As ordered, Stevi brought the merchandise into the shop, so the porch is empty again, but she says she's going to call her lawyer. I don't see how the landlord can stop them from putting merchandise on the porch, unless it's prohibited by the lease.

After the landlord left, the ladies were in a grumpy mood. LeeAnn mentioned that business has been terrible, and that they actually had zero sales all day, one of the days I wasn't on the sidewalk handing out flyers. 

On the way home, I tacked up a few more of my "I'll do anything" posters, because now I'm skeptical that the shop will be around much longer.

♦ ♦ ♦

A 12-year-old Hispanic girl from the Mission was kidnapped several weeks ago. I found out about this, by reading a photocopied "Have you seen this girl?" poster her family had taped to a telephone pole. 
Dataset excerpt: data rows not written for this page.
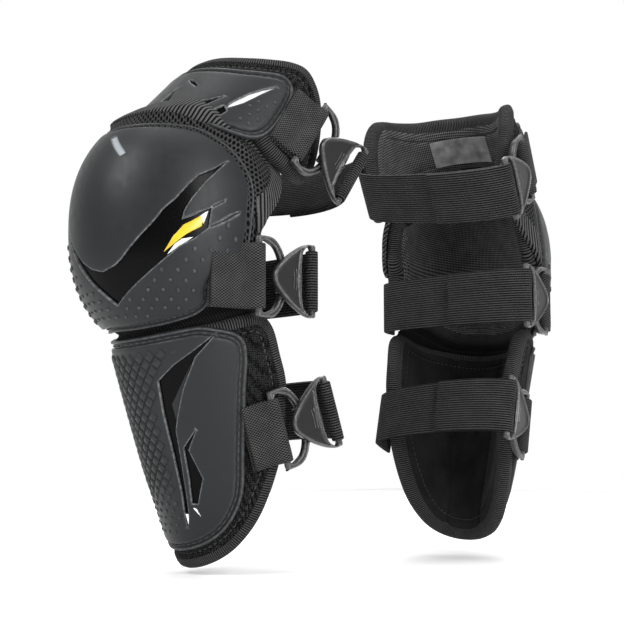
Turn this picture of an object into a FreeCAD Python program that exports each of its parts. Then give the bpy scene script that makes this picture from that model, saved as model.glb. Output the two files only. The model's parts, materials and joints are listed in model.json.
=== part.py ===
# A pair of motorcycle knee guards, each made of three hinged, padded sections with hard shells.
# The origin is the left knee's bending centre: +X to the wearer's left, -Y to the front, +Z up.
# Each section is an open elliptical tube round the leg, drawn in a frame that tilts with it.
import FreeCAD
import Part
import Sketcher
import os
from math import cos, sin, radians

V = FreeCAD.Vector
DOC = FreeCAD.newDocument("knee_guards")

# ---------------------------------------------------------------- driving dimensions (mm, degrees)
SIZES = {
    "thigh_tilt": 33, "shin_tilt": 18,
    "right_offset_x": -10, "right_offset_y": 263, "right_offset_z": 6, "right_turn": 204,
    "shell_wall": 3, "pad_wall": 9, "liner_wall": 3.5, "gusset_wall": 2, "inlay_wall": 1.6,
    "label_wall": 0.8,
    "thigh_low": 40, "thigh_mid": 84, "thigh_high": 128,
    "thigh_low_width": 62, "thigh_mid_width": 60.5, "thigh_high_width": 58,
    "thigh_low_depth": 66.5, "thigh_mid_depth": 58, "thigh_high_depth": 51,
    "shin_high": -40, "shin_mid": -110, "shin_low": -225,
    "shin_high_width": 57.5, "shin_mid_width": 51, "shin_low_width": 41,
    "shin_high_depth": 64.5, "shin_mid_depth": 66, "shin_low_depth": 63,
    "cup_width": 64, "cup_depth": 78, "cup_top": 80, "cup_bottom": 82,
    "thigh_strap_z": 76, "knee_strap_z": -35, "shin_strap_z": -132,
    "web_width": 40, "web_wall": 3.2, "strap_width": 38, "strap_wall": 2.4,
    "bar_radius": 2.2, "bar_clearance": 0.05, "loop_wall": 1.5,
    "ring_length": 21, "ring_width": 50, "ring_wall": 4,
    "hook_bar_reach": 41, "hook_wall": 4.2, "hook_rise": 5.25, "hook_width": 46,
}
sheet = DOC.addObject("Spreadsheet::Sheet", "sizes")
for row, (alias, value) in enumerate(SIZES.items(), start=1):
    sheet.set("A%d" % row, alias)
    sheet.set("B%d" % row, str(value))
    sheet.setAlias("B%d" % row, alias)
DOC.recompute()


def size(alias):
    return float(getattr(sheet, alias))


# ---------------------------------------------------------------- frames
def tilted(angle):
    return FreeCAD.Placement(V(0, 0, 0), FreeCAD.Rotation(V(1, 0, 0), angle))


KNEE = tilted(0)
THIGH = tilted(-size("thigh_tilt"))
SHIN = tilted(size("shin_tilt"))

# ---------------------------------------------------------------- shared sketch and feature helpers
REACH = 400
CUT_LENGTH = 2 * REACH


def sketch_on(body, role, name, level=None):
    sketch = body.newObject("Sketcher::SketchObject", name)
    plane = next(f for f in body.Origin.OriginFeatures if f.Role == role)
    sketch.AttachmentSupport = [(plane, "")]
    sketch.MapMode = "FlatFace"
    if isinstance(level, str):
        sketch.setExpression("AttachmentOffset.Base.z", "sizes." + level)
    elif level is not None:
        sketch.AttachmentOffset = FreeCAD.Placement(V(0, 0, level), FreeCAD.Rotation())
    return sketch


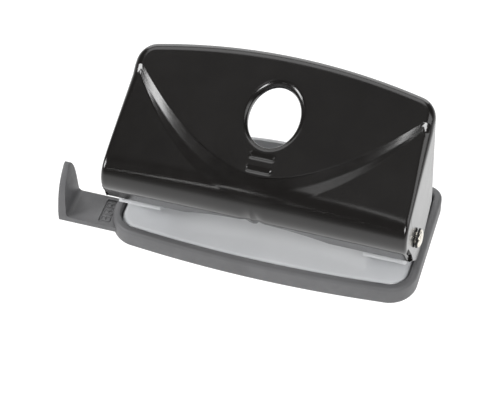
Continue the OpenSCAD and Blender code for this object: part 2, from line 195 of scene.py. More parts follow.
BLACK_PAINT = Finish(
    "satin_black_paint", (0.0062, 0.0055, 0.0051), (0.0086, 0.0077, 0.0072), (0.18, 0.21),
    Grain.ORANGE_PEEL, 0.30, 0.006, drift_mm=14.0, coat=0.2, coat_rough=0.14,
)
GREY_PAINT = Finish(
    "gloss_grey_paint", (0.510, 0.519, 0.533), (0.535, 0.544, 0.556), (0.22, 0.27),
    Grain.ORANGE_PEEL, 0.8, 0.004, drift_mm=22.0, coat=0.4, coat_rough=0.08,
)
TRAY_PLASTIC = Finish(
    "dark_moulded_plastic", (0.096, 0.096, 0.099), (0.114, 0.114, 0.118), (0.46, 0.60),
    Grain.MOULDED, 0.22, 0.012, drift_mm=11.0,
)
GUIDE_PLASTIC = Finish(
    "guide_moulded_plastic", (0.092, 0.092, 0.095), (0.110, 0.110, 0.114), (0.42, 0.56),
    Grain.MOULDED, 0.25, 0.012, drift_mm=8.0,
)
NICKEL = Finish(
    "nickel_plate", (0.70, 0.66, 0.58), (0.86, 0.83, 0.76), (0.16, 0.32),
    Grain.PLATED, 0.8, 0.012, drift_mm=1.6, metallic=1.0,
)
GROUND_STEEL = Finish(
    "ground_steel", (0.46, 0.46, 0.47), (0.60, 0.60, 0.61), (0.18, 0.34),
    Grain.GROUND, 0.5, 0.004, drift_mm=3.0, metallic=1.0,
)
SPRING_STEEL = Finish(
    "drawn_spring_wire", (0.36, 0.36, 0.37), (0.52, 0.52, 0.53), (0.26, 0.42),
    Grain.PLATED, 0.3, 0.006, drift_mm=2.0, metallic=1.0,
)
ZINC_PLATE = Finish(
    "zinc_plated_steel", (0.50, 0.51, 0.52), (0.68, 0.69, 0.69), (0.28, 0.46),
    Grain.PLATED, 0.7, 0.010, drift_mm=3.5, metallic=1.0,
)
BLACK_OXIDE = Finish(
    "black_oxide_steel", (0.045, 0.045, 0.048), (0.080, 0.079, 0.080), (0.34, 0.50),
    Grain.PLATED, 0.4, 0.006, drift_mm=2.0, metallic=1.0,
)
BLACK_RUBBER = Finish(
    "black_washer_rubber", (0.012, 0.012, 0.012), (0.024, 0.024, 0.024), (0.55, 0.75),
    Grain.MOULDED, 0.2, 0.012, drift_mm=1.5,
)


# ---- Mesh helpers ----


def new_object(name: str, points: Sequence[Sequence[float]], faces: Sequence[Sequence[int]],
               finish: Finish, edges: Sequence[Sequence[int]] = ()) -> bpy.types.Object:
    """An object at the origin from points in millimetres.

    Args:
        name: name of the object and its mesh.
        points: positions in millimetres.
        faces: vertex numbers of each face.
        finish: finish of the whole mesh.
        edges: loose edges, for a path.

    Returns:
        The object, linked to the scene.
    """
    mesh = bpy.data.meshes.new(name)
    mesh.from_pydata((np.asarray(points, float) * MM).tolist(), list(edges), [list(f) for f in faces])
    mesh.materials.append(finish.material())
    obj = bpy.data.objects.new(name, mesh)
    bpy.context.scene.collection.objects.link(obj)
    return obj


def evaluated(obj: bpy.types.Object) -> bpy.types.Mesh:
    """A new mesh with the object's modifiers made part of it.

    Args:
        obj: object whose modifiers are used up.

    Returns:
        The new mesh, which the object does not use yet.
    """
    graph = bpy.context.evaluated_depsgraph_get()
    graph.update()
    mesh = bpy.data.meshes.new_from_object(obj.evaluated_get(graph))
    obj.modifiers.clear()
    return mesh


def settle(obj: bpy.types.Object, sharp_deg: float = 38.0) -> bpy.types.Object:
    """Makes the object's modifiers part of its mesh, turns its faces outwards and smooths it.

    Args:
        obj: object with or without modifiers.
        sharp_deg: edges sharper than this stay crisp.

    Returns:
        The same object with a plain mesh.
    """
    mesh = evaluated(obj)
    work = bmesh.new()
    work.from_mesh(mesh)
    bmesh.ops.remove_doubles(work, verts=work.verts, dist=1e-7)
    bmesh.ops.recalc_face_normals(work, faces=work.faces)
    work.to_mesh(mesh)
    work.free()
    mesh.shade_smooth()
    mesh.set_sharp_from_angle(angle=math.radians(sharp_deg))
    mesh.name = obj.name
    obj.data = mesh
    return obj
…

I read the newspaper six days a week and sometimes on Sundays, so you might think I'd already know about this crime in my community, but nope, it was news to me.

When a 12-year-old suburban white girl was kidnapped a while back, Polly Klaas, it was in the headlines the next morning and every day, until her mangled body was eventually found.

Two kids are kidnapped, but only one of them makes the news. You don't suppose the color of their skin had anything to do with the coverage or lack of coverage, do you?

♦ ♦ ♦

Tonight I read two newspapers, and didn't find a word about yesterday's Muni malfunction. Same as a kidnapping, I would've thought thousands of stranded commuters was newsworthy, but nope. Guess reporters don't take public transit.

From Pathetic Life #12
Thursday, May 4, 1995

This is an entry retyped from an on-paper zine I wrote many years ago, called Pathetic Life. The opinions stated were my opinions then, but might not be my opinions now. Also, I said and did some disgusting things, so parental guidance is advised.